In case you’ve had enough of its pristine beaches.
The Farasan Islands have been earmarked for their clear seas, virgin beaches and coral reefs, but many are unaware of the islands’ rich history. Though the written sources on Farasan Islands are limited they do suggest that the archipelago has played an important role in maritime trade from the early Roman period.
To find artifacts, you’d need to take a closer look into the archipelago, comprising of 84 islands. From remnants of the Roman Era to ancient burial sites, all are dotted over various parts of the islands. For most tourists today, the most easily accessible historic sites are the ones that are the most apparent and closest to the main island.
The beaches, the nature and a bit of snorkeling are what most tours have to offer. You’ll probably have to explore these places on your own.
Al Qassar Village
Dating back to the Roman Era, this deserted village is one of the oldest inhabited sites on the islands. The houses in the village are made from coral and mud that has hardened overtime into solid rocks. A two-meter high wall surrounds each house, which is generally one or two rooms.
Restoration has taken place at the site and it forms one of the biggest attractions on the islands, mainly due to its close proximity to the biggest resort on Farasan and the seaport, which serves as the main point of entry to the islands. Next to the village is an ancient Kedmi site that has large geometric stones that resemble Roman columns to a certain extent.
Standing atop an elevated ridge of coral-stone on the outskirts of the main town, this Ottoman fort is strategically located from where you can see a good portion of the island’s seas. The fort has just one big hall inside, and it’s more of a fortification due to its small size. It’s a representation of local architecture as it was constructed using locally found construction materials. The walls are made mostly from coral rocks and the roofs using palm fronds.

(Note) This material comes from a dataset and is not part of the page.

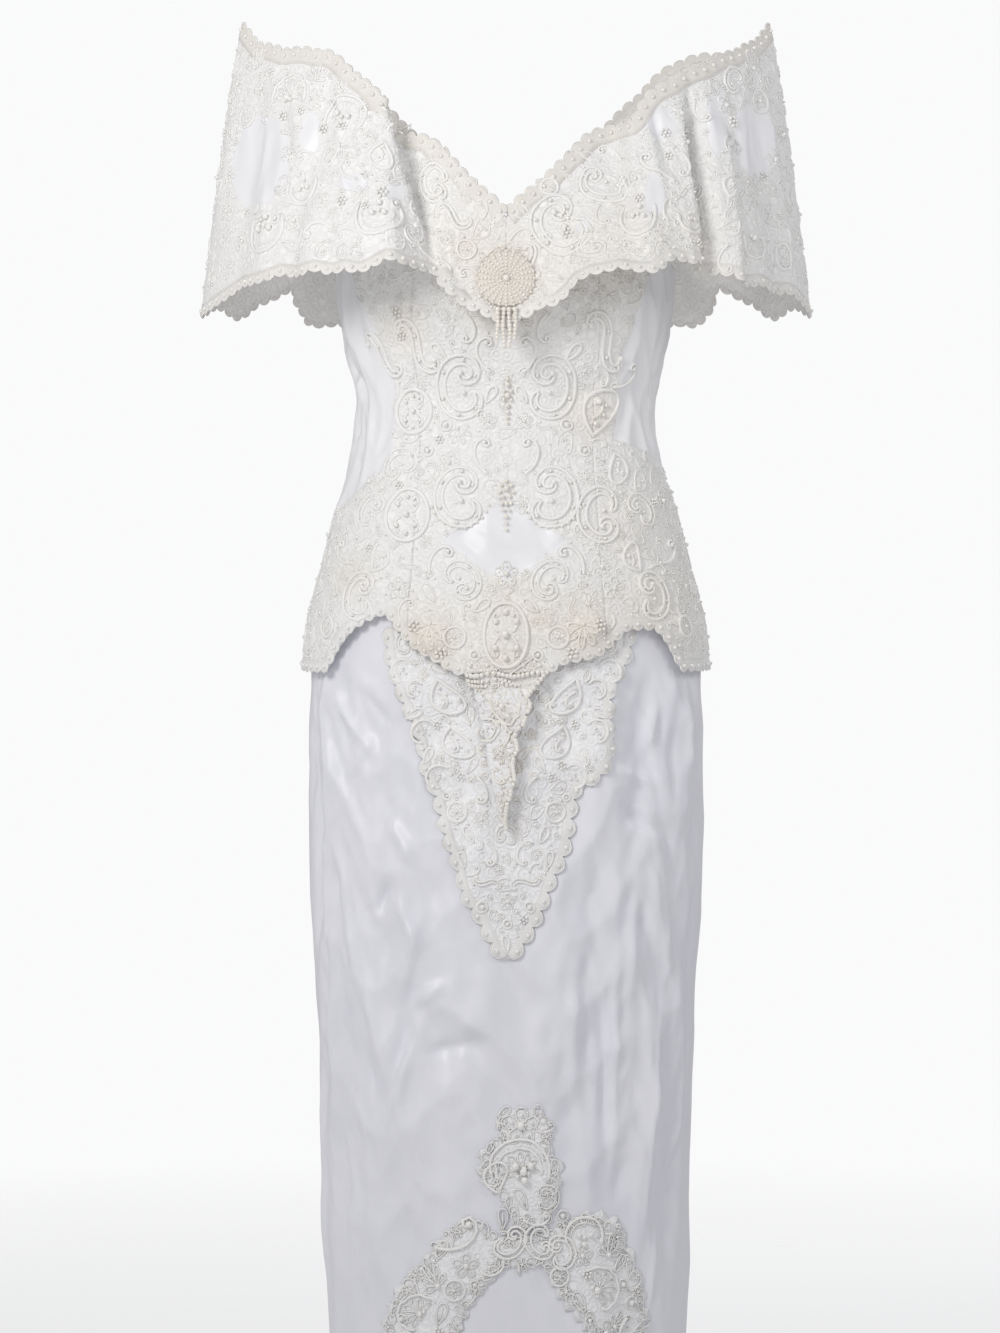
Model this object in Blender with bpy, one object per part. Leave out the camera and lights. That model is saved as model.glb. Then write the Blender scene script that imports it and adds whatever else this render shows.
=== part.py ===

The construction of the fort dates back to the 18th century and it has seen a number of skirmishes since. There is a long-standing well right next to the fort; it’s highly likely the residents of the fort used it as their main source of water.
Beit Al Refai
Dating back to 1922, Beit Al Refai was built by a well-known pearl merchant, Munawar Al Refai. The house is considered to be the archetype of Farasani architecture. The intricate work on the gypsum walls in this building is unlike any other in the Kingdom. The ceiling of the exquisite majlis is engraved with colored ornaments.
Similar to Beit Al Refai is the house of Hussein Bin Yahya Al Rifai, which is also on Farasan Islands, though lacking in grandeur when compared to the former.
Al Najdi Mosque
Pearl merchants were one of the richest members of the society on the Farasan Islands. Like the houses they built, the mosques that were funded by them are also most noticeable. The Al Najdi mosque was constructed by Ibrahim Al Najdi, who was one of the biggest pearl merchants on the island. Surrounded by houses on all sides, the mosque sits inconspicuously in a densely packed neighborhood.
The walls of the mosque are decorated with plaster-recessed ribs and each window on the qibla wall is topped with gypsum-decorated arches. The wooden mimbar and mihrab are said to be brought from India and are adorned with colorful decorative ornaments.